Skillman now plans to do a racial equity audit every year and to make the results publicly available in its annual report. Other organizations have contacted the foundation about wanting to do audits as well.
The Max & Marjorie Fisher Foundation started a similar process this year, said Meredith Freeman, director of alignment and impact investing.
Freeman’s advice to other entities interested in doing racial equity audits is to “just get started with what you have.” She recommends looking at the basics: the demographics of the people being served and – for foundations – the percentage of grant funding to individuals, businesses and vendors of color.
“Being in a majority Black city like Detroit, it’s important that we support our local economy. Who are the vendors, who are you paying to cater your lunches, to provide delivery services?” Freeman said.

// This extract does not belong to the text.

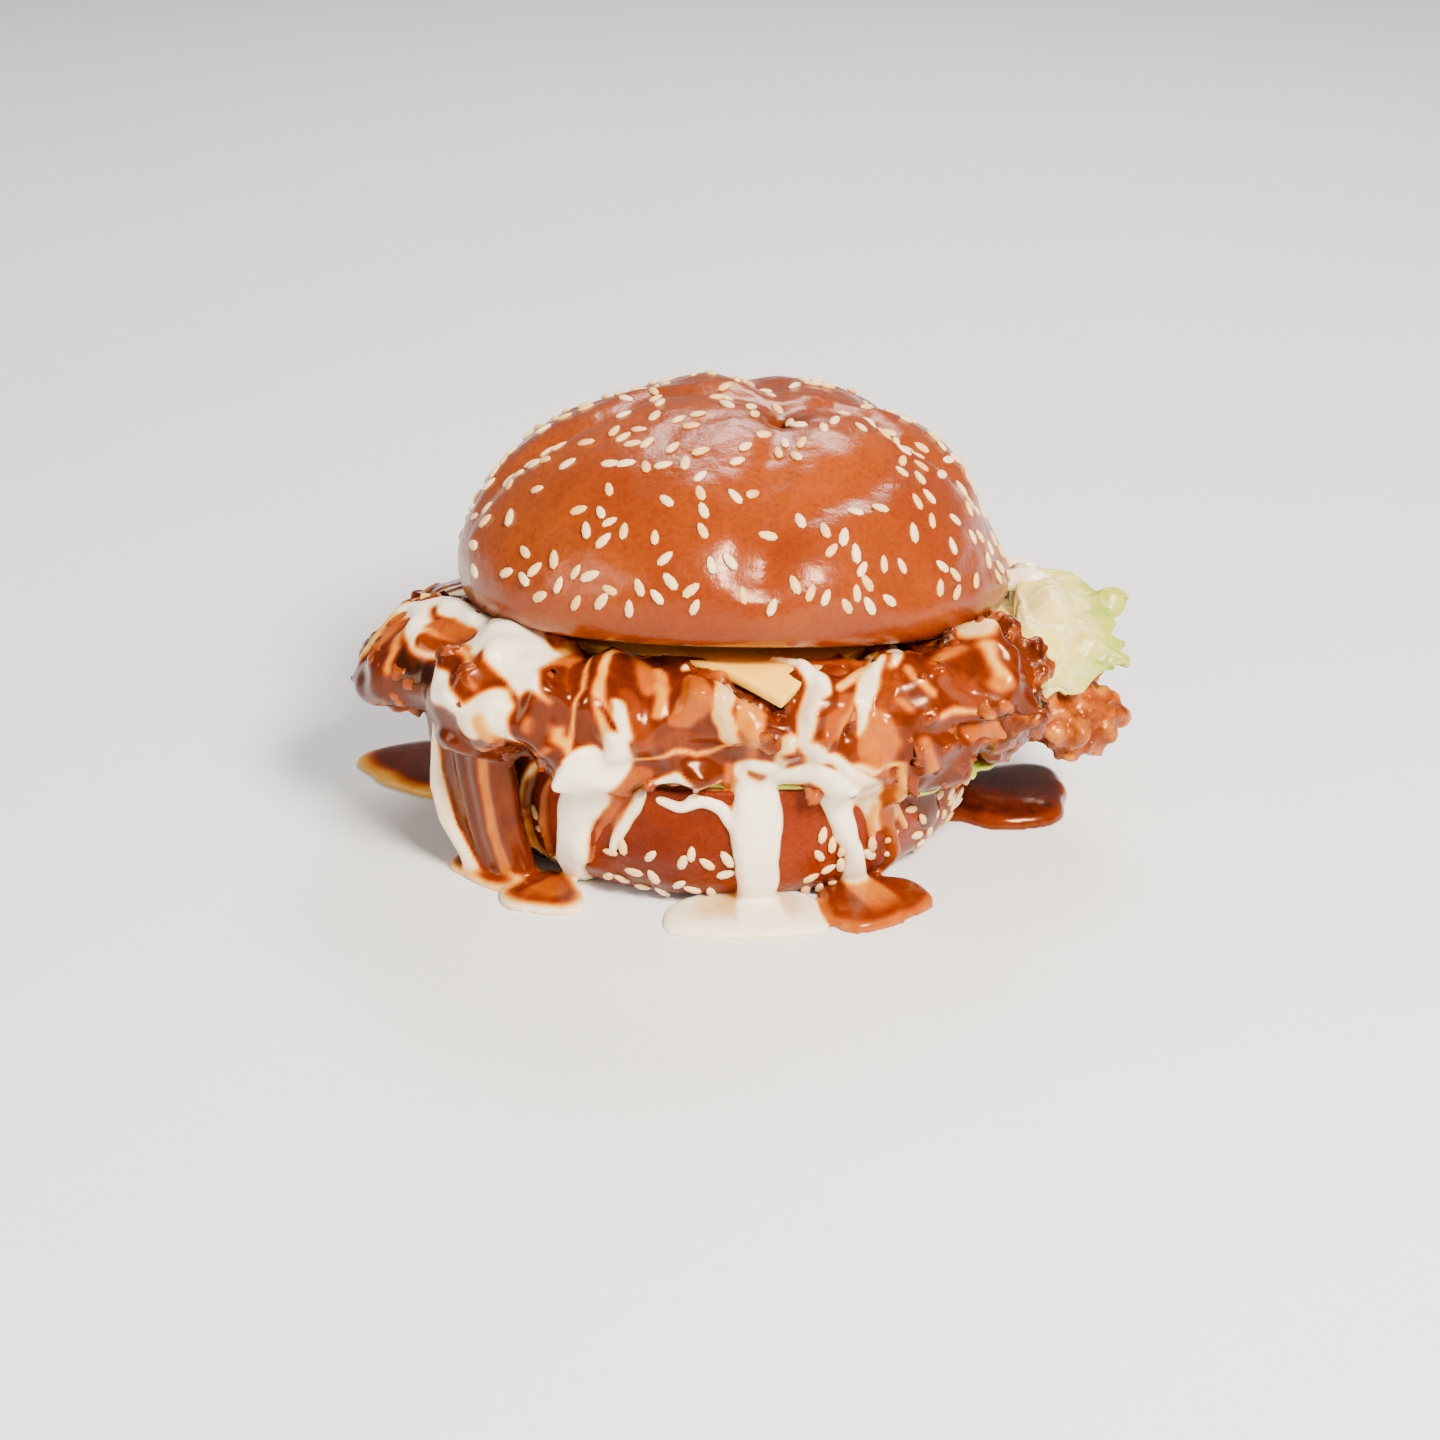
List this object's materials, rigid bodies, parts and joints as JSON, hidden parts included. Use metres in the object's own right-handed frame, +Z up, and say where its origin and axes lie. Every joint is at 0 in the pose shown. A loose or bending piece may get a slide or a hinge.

Beyond philanthropic organizations like her own and Skillman, Freeman said several loan funds in Detroit have been aligning equity values with resources. Detroit-based ProsperUs, for example, has a mission to create economic equity in underserved communities through educational opportunities, coaching, and capital for entrepreneurs. In 10 years, the organization has granted out $3.5 million in microloans to Detroit entrepreneurs. Joanna Dueweke-Pérez, senior operations director for ProsperUs, said 98% of the entrepreneurs they’ve served are people of color.
At Skillman, Power said, “our integrity is really our calling card,” and “it became really important that we model core tenets of racial equity that are not about talking, but are about transparency, action, dollars, power, and accountability.”
Editor’s note: This story was updated to include the percentage of grant dollars Skillman allocated to organizations led by people of color between 2019 and 2021.